◆ **DESCRIPTION OF THE TASK**: Restate the entries below verbatim.
==*==
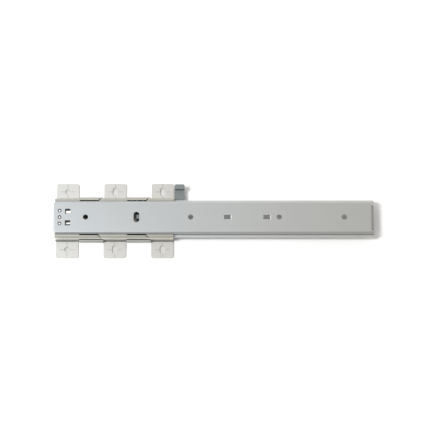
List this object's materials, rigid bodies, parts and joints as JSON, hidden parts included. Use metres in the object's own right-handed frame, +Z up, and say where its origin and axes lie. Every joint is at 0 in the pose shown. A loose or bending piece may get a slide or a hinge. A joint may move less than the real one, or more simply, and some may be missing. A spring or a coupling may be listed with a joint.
{
  "type": "undermount drawer slide",
  "caption": "Two-member ball-bearing undermount drawer slide: a long web-up drawer rail running on a short race with mounting feet, ball cages and a release lever.",
  "frame": {"origin": "on the underside of the foot plate, midway between the two round front mounting holes", "axes": "+X along the slide towards the rear of the cabinet, +Y towards the lever side, +Z up from the cabinet to the drawer"},
  "size_m": [0.4, 0.0974, 0.0166],
  "materials": {
    "zinc_steel": "bright zinc plated",
    "zinc_plate": "bright zinc plated",
    "rivet_steel": "zinc plated",
    "cage_steel": "plain rolled",
    "spring_steel": "oiled",
    "ball_steel": "polished",
    "white_plastic": "moulded",
    "grey_plastic": "moulded",
    "rubber": "moulded"
  },
  "bodies": {
    "base": {"cabinet_rail": "zinc_steel", "foot_plate": "zinc_plate", "plate_rivets": "rivet_steel", "cage_stops_front": "white_plastic", "cage_stops_rear": "white_plastic", "closing_bumper": "rubber", "bumper_rivet": "rivet_steel", "detent_spring": "spring_steel", "detent_rivet": "rivet_steel", "lever_pin": "rivet_steel", "lever_washer": "rivet_steel", "lever_spring": "spring_steel", "lever_clip": "spring_steel"},
    "drawer": {"drawer_rail": "zinc_steel", "front_block": "white_plastic"},
    "cage_left": {"ball_cage_left": "cage_steel", "ball_row_left": "ball_steel"},
    "cage_right": {"ball_cage_right": "cage_steel", "ball_row_right": "ball_steel"},
    "lever": {"release_lever": "grey_plastic"}
  },
  "joints": [
    {"name": "drawer_slide", "type": "slide", "parent": "base", "child": "drawer", "axis": [-1, 0, 0], "range_m": [0, 0.16]},
    {"name": "cage_left_slide", "type": "slide", "parent": "base", "child": "cage_left", "axis": [-1, 0, 0], "range_m": [0, 0.08]},
    {"name": "cage_right_slide", "type": "slide", "parent": "base", "child": "cage_right", "axis": [-1, 0, 0], "range_m": [0, 0.08]},
    {"name": "lever_pivot", "type": "hinge", "parent": "base", "child": "lever", "pos_m": [0.126, 0.004, 0], "axis": [0, 0, 1], "range_deg": [-6, 0], "stiffness_Nm_per_rad": 0.2}
  ],
  "couplings": [
    {"joint": "cage_left_slide", "follows": "drawer_slide", "ratio": 0.5},
    {"joint": "cage_right_slide", "follows": "drawer_slide", "ratio": 0.5}
  ]
}
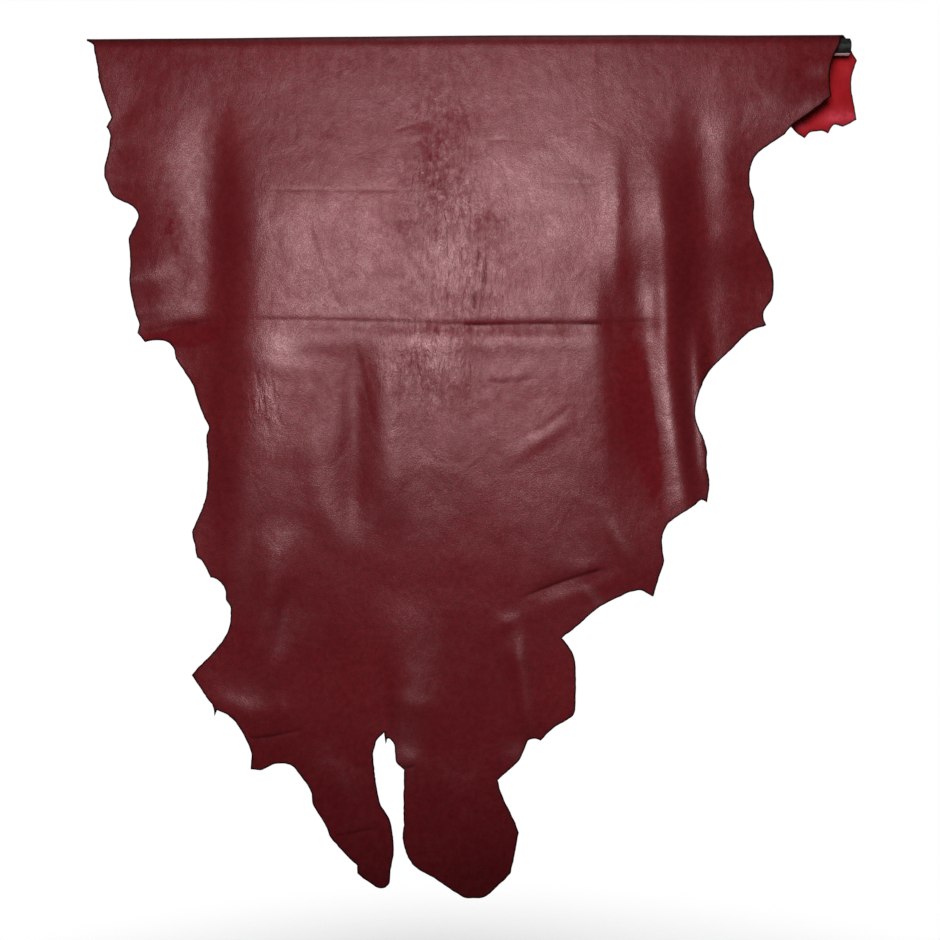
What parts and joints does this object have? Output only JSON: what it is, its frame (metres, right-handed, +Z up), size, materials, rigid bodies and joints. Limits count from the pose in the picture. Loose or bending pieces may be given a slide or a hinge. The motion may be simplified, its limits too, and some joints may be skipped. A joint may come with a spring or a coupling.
{
  "type": "leather hide on rail",
  "caption": "Whole dyed leather hide folded over a round rail: long front layer with the neck down, short back layer behind, ragged cut edge, red flesh side.",
  "frame": {"origin": "centre of the rail's left end face, as seen from the front", "axes": "+X along the rail to its right end, +Z up, and the long front layer, grain side out, faces -Y"},
  "size_m": [0.9261, 0.0649, 1.0319],
  "materials": {
    "burgundy_leather": "semi-gloss dyed grain side, bright red flesh side",
    "black_painted_steel": "smooth black paint"
  },
  "bodies": {
    "root": {"hide": "burgundy_leather", "rail": "black_painted_steel"}
  },
  "joints": []
}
==*==
◆ **WRITTEN REPLY**:
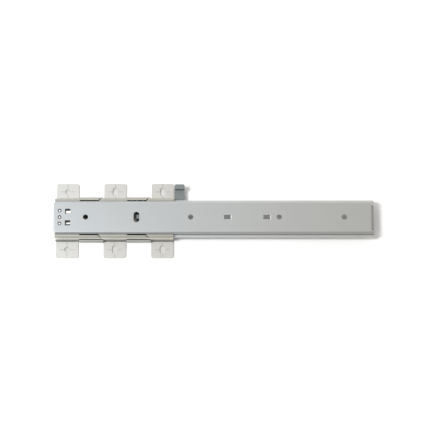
List this object's materials, rigid bodies, parts and joints as JSON, hidden parts included. Use metres in the object's own right-handed frame, +Z up, and say where its origin and axes lie. Every joint is at 0 in the pose shown. A loose or bending piece may get a slide or a hinge. A joint may move less than the real one, or more simply, and some may be missing. A spring or a coupling may be listed with a joint.
{
  "type": "undermount drawer slide",
  "caption": "Two-member ball-bearing undermount drawer slide: a long web-up drawer rail running on a short race with mounting feet, ball cages and a release lever.",
  "frame": {"origin": "on the underside of the foot plate, midway between the two round front mounting holes", "axes": "+X along the slide towards the rear of the cabinet, +Y towards the lever side, +Z up from the cabinet to the drawer"},
  "size_m": [0.4, 0.0974, 0.0166],
  "materials": {
    "zinc_steel": "bright zinc plated",
    "zinc_plate": "bright zinc plated",
    "rivet_steel": "zinc plated",
    "cage_steel": "plain rolled",
    "spring_steel": "oiled",
    "ball_steel": "polished",
    "white_plastic": "moulded",
    "grey_plastic": "moulded",
    "rubber": "moulded"
  },
  "bodies": {
    "base": {"cabinet_rail": "zinc_steel", "foot_plate": "zinc_plate", "plate_rivets": "rivet_steel", "cage_stops_front": "white_plastic", "cage_stops_rear": "white_plastic", "closing_bumper": "rubber", "bumper_rivet": "rivet_steel", "detent_spring": "spring_steel", "detent_rivet": "rivet_steel", "lever_pin": "rivet_steel", "lever_washer": "rivet_steel", "lever_spring": "spring_steel", "lever_clip": "spring_steel"},
    "drawer": {"drawer_rail": "zinc_steel", "front_block": "white_plastic"},
    "cage_left": {"ball_cage_left": "cage_steel", "ball_row_left": "ball_steel"},
    "cage_right": {"ball_cage_right": "cage_steel", "ball_row_right": "ball_steel"},
    "lever": {"release_lever": "grey_plastic"}
  },
  "joints": [
    {"name": "drawer_slide", "type": "slide", "parent": "base", "child": "drawer", "axis": [-1, 0, 0], "range_m": [0, 0.16]},
    {"name": "cage_left_slide", "type": "slide", "parent": "base", "child": "cage_left", "axis": [-1, 0, 0], "range_m": [0, 0.08]},
    {"name": "cage_right_slide", "type": "slide", "parent": "base", "child": "cage_right", "axis": [-1, 0, 0], "range_m": [0, 0.08]},
    {"name": "lever_pivot", "type": "hinge", "parent": "base", "child": "lever", "pos_m": [0.126, 0.004, 0], "axis": [0, 0, 1], "range_deg": [-6, 0], "stiffness_Nm_per_rad": 0.2}
  ],
  "couplings": [
    {"joint": "cage_left_slide", "follows": "drawer_slide", "ratio": 0.5},
    {"joint": "cage_right_slide", "follows": "drawer_slide", "ratio": 0.5}
  ]
}
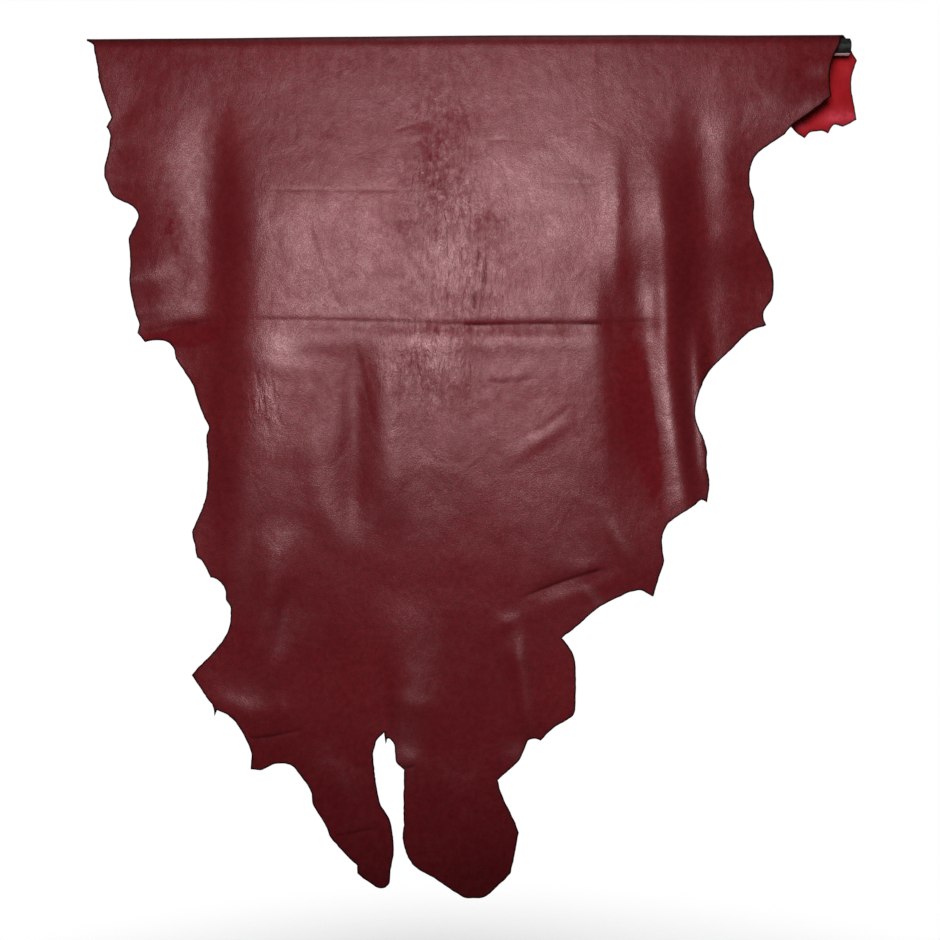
What parts and joints does this object have? Output only JSON: what it is, its frame (metres, right-handed, +Z up), size, materials, rigid bodies and joints. Limits count from the pose in the picture. Loose or bending pieces may be given a slide or a hinge. The motion may be simplified, its limits too, and some joints may be skipped. A joint may come with a spring or a coupling.
{
  "type": "leather hide on rail",
  "caption": "Whole dyed leather hide folded over a round rail: long front layer with the neck down, short back layer behind, ragged cut edge, red flesh side.",
  "frame": {"origin": "centre of the rail's left end face, as seen from the front", "axes": "+X along the rail to its right end, +Z up, and the long front layer, grain side out, faces -Y"},
  "size_m": [0.9261, 0.0649, 1.0319],
  "materials": {
    "burgundy_leather": "semi-gloss dyed grain side, bright red flesh side",
    "black_painted_steel": "smooth black paint"
  },
  "bodies": {
    "root": {"hide": "burgundy_leather", "rail": "black_painted_steel"}
  },
  "joints": []
}